The maximum should be the minimum. If you start compensating for messing up today with extra restrictions tomorrow, you'll REALLY start binging. Binging isn't just eating too much -- it's followed (and prompted by) a deprivation or purge. It's a cycle. Stop the deprivation and the binging will stop too. The real diet you're on when you "compensate" like this is the yo-yo diet -- and we know where that leads.

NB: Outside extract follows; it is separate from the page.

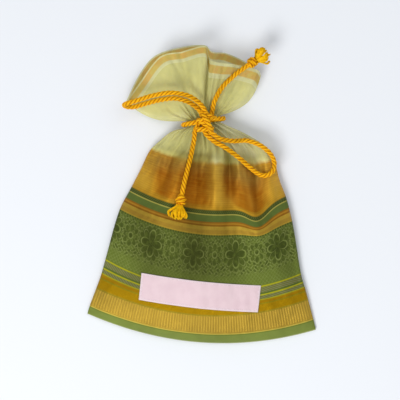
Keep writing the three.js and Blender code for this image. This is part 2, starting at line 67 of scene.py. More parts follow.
TISSUE_TOP = 133


def mix(a, b, t):
    return a + (b - a) * t


def bump(t):
    return np.exp(-t * t)


def smooth(low, high, value):
    t = np.clip((value - low) / (high - low), 0, 1)
    return t * t * (3 - 2 * t)


def through(places, values, at):
    """A smooth curve through values at rising places."""
    places = np.asarray(places, float)
    values = np.asarray(values, float)
    last = len(places) - 1
    i = np.clip(np.searchsorted(places, at), 1, last)
    before = np.maximum(np.arange(last + 1) - 1, 0)
    after = np.minimum(np.arange(last + 1) + 1, last)
    slopes = (values[after] - values[before]) / (places[after] - places[before])
    span = places[i] - places[i - 1]
    t = np.clip((at - places[i - 1]) / span, 0, 1)
    t2 = t * t
    t3 = t2 * t
    start = (2 * t3 - 3 * t2 + 1) * values[i - 1] + (t3 - 2 * t2 + t) * span * slopes[i - 1]
    end = (3 * t2 - 2 * t3) * values[i] + (t3 - t2) * span * slopes[i]
    return start + end


def tie_point(a, v):
    x = TIE_WIDTH / 2 * a
    return TIE_X + x, TIE_Y + v - TIE_AT + TIE_SLOPE * x


# Side seams below the tie: along, left x and y, right x and y, sag of the woven lines between them
SEAMS = np.array([
    (0, -85, -90.6, 86, -102.6, 15.6),
    (7.5, -83.4, -85, 84.2, -95.2, 15.2),
    (24, -78, -70.6, 80, -79.2, 15.2),
    (33.5, -74.6, -61.2, 77.8, -71.4, 16),
    (45, -71.4, -49.7, 74.7, -60.4, 16.4),
    (83.5, -61, -13.4, 68.4, -22.3, 14.4),
    (103, -52, 4, 63.4, -3, 13.8),
    (118, -44.6, 18.4, 58.6, 9.6, 10.6),
    (TISSUE_TOP, -38.4, 31, 55, 22.4, 7),
    (146, -31, 38.2, 49, 33.6, 4),
    (158, -21.6, 45.4, 33.6, 43.4, 1.6),
    (TIE_FOOT, *tie_point(-1, TIE_FOOT), *tie_point(1, TIE_FOOT), 0),
])

# How the hem of the mouth lies: across, x, y, z
LEFT_TIP = (-1, -56.4, 67.4, 4)
RIGHT_TIP = (1, 44.6, 87, 9)
FRONT_HEM = np.array([
    LEFT_TIP,
    (-0.8, -47.2, 79, 11),
    (-0.55, -31, 99.6, 18),
    (-0.3, -14, 104, 17),
    (-0.06, 3.4, 107.4, 24.5),
    (0.02, 5.4, 101.5, 12.5),
    (0.1, 7.4, 97, 18),
    (0.5, 26, 94, 21),
    (0.86, 42, 90.4, 16),
    RIGHT_TIP,
])
BACK_HEM = np.array([
    LEFT_TIP,
    (-0.78, -46.2, 88.4, 2.4),
    (-0.55, -34.6, 102.4, 0.9),
    (-0.25, -14, 109, 2.6),
    (0, 3, 110.4, 0.9),
    (0.12, 8, 105.6, 3.6),
    (0.35, 19, 104.4, 0.9),
    (0.7, 34.6, 97, 2.4),
    RIGHT_TIP,
])
# How the hem is turned over: across, width, and how far the golden line is moved towards the edge
FRONT_TURNING = np.array([
    (0, 0.8, 1),
    (0.06, 1.45, 0),
    (0.3, 1.4, 0),
    (1, 1.15, 0),
])
BACK_TURNING = np.array([(0, 0.9, 1.2)])
LEFT_BOW = (-1.6, -5.2)
RIGHT_BOW = (5.4, -4.8)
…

You want regularity. A moderate, sustainable, consistent minimum level of compliance. Not heroics one day and abject failure the next -- that's the status quo that most of us having been doing for years to horrible effect. I would strongly recommend using the online Habit Calender or a paper calendar "habit traffic light" to provide some structure for this at least in the beginning. This is even better than keeping track of consecutive successes because it makes allowances for the occasional failure while still discouraging them (a little red looks bad, but it's not the end of the world in a sea of green). If you are worried that failures will turn into routs, resolve to describe or "confess" details about each failure here or on your paper calendar (I'm going to be adding a "notes" feature to the online HabitCal soon). That gives you incentive to keep them minimal without additional overhead. Finally, if you are worried about going nuts on S-days, make them "single S" days -- giving yourself one "S-event" each S-day and no more. I don't recommend this lightly, I think it's usually best to keep S-days completely free, but it is a reasonable, moderate, vanilla No-s compatible option if you feel you need more structure.